→ **EXERCISE DIRECTIONS**
Reproduce the data exactly.
**** DATA FOR PROCESSING
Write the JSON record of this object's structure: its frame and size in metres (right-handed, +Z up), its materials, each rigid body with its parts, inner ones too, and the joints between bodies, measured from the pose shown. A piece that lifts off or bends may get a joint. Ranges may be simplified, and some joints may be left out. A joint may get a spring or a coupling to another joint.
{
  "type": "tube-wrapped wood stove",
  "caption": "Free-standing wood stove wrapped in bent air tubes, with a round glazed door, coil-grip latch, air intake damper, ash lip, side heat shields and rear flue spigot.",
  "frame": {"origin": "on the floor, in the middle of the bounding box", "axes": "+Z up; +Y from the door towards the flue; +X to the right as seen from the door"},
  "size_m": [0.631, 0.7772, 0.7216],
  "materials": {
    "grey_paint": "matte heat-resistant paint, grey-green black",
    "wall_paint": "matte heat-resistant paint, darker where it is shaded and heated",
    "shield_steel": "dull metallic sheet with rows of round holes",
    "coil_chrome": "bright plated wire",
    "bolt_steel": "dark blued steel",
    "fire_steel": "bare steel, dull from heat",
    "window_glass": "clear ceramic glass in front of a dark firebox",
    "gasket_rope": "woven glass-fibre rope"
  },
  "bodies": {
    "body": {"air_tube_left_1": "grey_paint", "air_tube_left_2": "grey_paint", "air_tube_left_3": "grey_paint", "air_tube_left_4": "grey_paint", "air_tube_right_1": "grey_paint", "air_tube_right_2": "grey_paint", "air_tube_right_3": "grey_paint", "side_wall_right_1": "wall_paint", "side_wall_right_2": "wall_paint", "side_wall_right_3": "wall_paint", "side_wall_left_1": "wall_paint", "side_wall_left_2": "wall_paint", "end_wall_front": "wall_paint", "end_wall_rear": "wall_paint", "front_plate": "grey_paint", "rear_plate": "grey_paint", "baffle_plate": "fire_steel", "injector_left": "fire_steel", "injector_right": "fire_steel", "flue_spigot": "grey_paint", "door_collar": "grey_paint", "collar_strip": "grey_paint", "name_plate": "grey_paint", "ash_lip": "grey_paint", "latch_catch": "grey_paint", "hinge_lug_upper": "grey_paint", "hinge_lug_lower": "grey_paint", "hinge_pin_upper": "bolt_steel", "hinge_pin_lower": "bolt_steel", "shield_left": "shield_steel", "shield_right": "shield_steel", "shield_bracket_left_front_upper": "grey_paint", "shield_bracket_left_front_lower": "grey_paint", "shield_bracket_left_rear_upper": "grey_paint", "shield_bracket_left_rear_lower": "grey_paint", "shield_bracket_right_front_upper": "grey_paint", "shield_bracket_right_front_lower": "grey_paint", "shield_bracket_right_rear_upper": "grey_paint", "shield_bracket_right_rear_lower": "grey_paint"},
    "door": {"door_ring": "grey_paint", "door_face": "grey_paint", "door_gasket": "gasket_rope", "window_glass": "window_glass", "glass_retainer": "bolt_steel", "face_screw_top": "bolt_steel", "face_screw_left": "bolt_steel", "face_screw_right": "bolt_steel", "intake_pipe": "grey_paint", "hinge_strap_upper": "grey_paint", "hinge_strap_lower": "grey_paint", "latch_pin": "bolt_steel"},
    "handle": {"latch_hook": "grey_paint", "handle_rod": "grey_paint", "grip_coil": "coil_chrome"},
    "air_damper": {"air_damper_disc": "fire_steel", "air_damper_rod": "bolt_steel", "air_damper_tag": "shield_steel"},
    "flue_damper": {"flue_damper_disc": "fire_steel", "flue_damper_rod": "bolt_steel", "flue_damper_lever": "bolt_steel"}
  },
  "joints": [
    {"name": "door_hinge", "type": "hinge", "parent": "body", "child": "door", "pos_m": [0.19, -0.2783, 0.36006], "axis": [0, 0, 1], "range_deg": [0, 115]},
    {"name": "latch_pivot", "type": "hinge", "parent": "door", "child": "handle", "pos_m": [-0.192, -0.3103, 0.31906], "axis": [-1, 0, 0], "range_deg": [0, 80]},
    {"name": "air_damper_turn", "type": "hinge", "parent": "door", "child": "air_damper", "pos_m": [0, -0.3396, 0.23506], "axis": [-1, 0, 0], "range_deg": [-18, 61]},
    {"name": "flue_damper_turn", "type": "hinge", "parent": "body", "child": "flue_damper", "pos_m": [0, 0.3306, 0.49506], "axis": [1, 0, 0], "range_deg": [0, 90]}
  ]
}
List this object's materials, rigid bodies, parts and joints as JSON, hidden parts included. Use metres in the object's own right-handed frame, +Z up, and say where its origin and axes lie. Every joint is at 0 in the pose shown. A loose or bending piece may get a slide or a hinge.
********
→ **EXERCISE SOLUTION**
Write the JSON record of this object's structure: its frame and size in metres (right-handed, +Z up), its materials, each rigid body with its parts, inner ones too, and the joints between bodies, measured from the pose shown. A piece that lifts off or bends may get a joint. Ranges may be simplified, and some joints may be left out. A joint may get a spring or a coupling to another joint.
{
  "type": "tube-wrapped wood stove",
  "caption": "Free-standing wood stove wrapped in bent air tubes, with a round glazed door, coil-grip latch, air intake damper, ash lip, side heat shields and rear flue spigot.",
  "frame": {"origin": "on the floor, in the middle of the bounding box", "axes": "+Z up; +Y from the door towards the flue; +X to the right as seen from the door"},
  "size_m": [0.631, 0.7772, 0.7216],
  "materials": {
    "grey_paint": "matte heat-resistant paint, grey-green black",
    "wall_paint": "matte heat-resistant paint, darker where it is shaded and heated",
    "shield_steel": "dull metallic sheet with rows of round holes",
    "coil_chrome": "bright plated wire",
    "bolt_steel": "dark blued steel",
    "fire_steel": "bare steel, dull from heat",
    "window_glass": "clear ceramic glass in front of a dark firebox",
    "gasket_rope": "woven glass-fibre rope"
  },
  "bodies": {
    "body": {"air_tube_left_1": "grey_paint", "air_tube_left_2": "grey_paint", "air_tube_left_3": "grey_paint", "air_tube_left_4": "grey_paint", "air_tube_right_1": "grey_paint", "air_tube_right_2": "grey_paint", "air_tube_right_3": "grey_paint", "side_wall_right_1": "wall_paint", "side_wall_right_2": "wall_paint", "side_wall_right_3": "wall_paint", "side_wall_left_1": "wall_paint", "side_wall_left_2": "wall_paint", "end_wall_front": "wall_paint", "end_wall_rear": "wall_paint", "front_plate": "grey_paint", "rear_plate": "grey_paint", "baffle_plate": "fire_steel", "injector_left": "fire_steel", "injector_right": "fire_steel", "flue_spigot": "grey_paint", "door_collar": "grey_paint", "collar_strip": "grey_paint", "name_plate": "grey_paint", "ash_lip": "grey_paint", "latch_catch": "grey_paint", "hinge_lug_upper": "grey_paint", "hinge_lug_lower": "grey_paint", "hinge_pin_upper": "bolt_steel", "hinge_pin_lower": "bolt_steel", "shield_left": "shield_steel", "shield_right": "shield_steel", "shield_bracket_left_front_upper": "grey_paint", "shield_bracket_left_front_lower": "grey_paint", "shield_bracket_left_rear_upper": "grey_paint", "shield_bracket_left_rear_lower": "grey_paint", "shield_bracket_right_front_upper": "grey_paint", "shield_bracket_right_front_lower": "grey_paint", "shield_bracket_right_rear_upper": "grey_paint", "shield_bracket_right_rear_lower": "grey_paint"},
    "door": {"door_ring": "grey_paint", "door_face": "grey_paint", "door_gasket": "gasket_rope", "window_glass": "window_glass", "glass_retainer": "bolt_steel", "face_screw_top": "bolt_steel", "face_screw_left": "bolt_steel", "face_screw_right": "bolt_steel", "intake_pipe": "grey_paint", "hinge_strap_upper": "grey_paint", "hinge_strap_lower": "grey_paint", "latch_pin": "bolt_steel"},
    "handle": {"latch_hook": "grey_paint", "handle_rod": "grey_paint", "grip_coil": "coil_chrome"},
    "air_damper": {"air_damper_disc": "fire_steel", "air_damper_rod": "bolt_steel", "air_damper_tag": "shield_steel"},
    "flue_damper": {"flue_damper_disc": "fire_steel", "flue_damper_rod": "bolt_steel", "flue_damper_lever": "bolt_steel"}
  },
  "joints": [
    {"name": "door_hinge", "type": "hinge", "parent": "body", "child": "door", "pos_m": [0.19, -0.2783, 0.36006], "axis": [0, 0, 1], "range_deg": [0, 115]},
    {"name": "latch_pivot", "type": "hinge", "parent": "door", "child": "handle", "pos_m": [-0.192, -0.3103, 0.31906], "axis": [-1, 0, 0], "range_deg": [0, 80]},
    {"name": "air_damper_turn", "type": "hinge", "parent": "door", "child": "air_damper", "pos_m": [0, -0.3396, 0.23506], "axis": [-1, 0, 0], "range_deg": [-18, 61]},
    {"name": "flue_damper_turn", "type": "hinge", "parent": "body", "child": "flue_damper", "pos_m": [0, 0.3306, 0.49506], "axis": [1, 0, 0], "range_deg": [0, 90]}
  ]
}
List this object's materials, rigid bodies, parts and joints as JSON, hidden parts included. Use metres in the object's own right-handed frame, +Z up, and say where its origin and axes lie. Every joint is at 0 in the pose shown. A loose or bending piece may get a slide or a hinge.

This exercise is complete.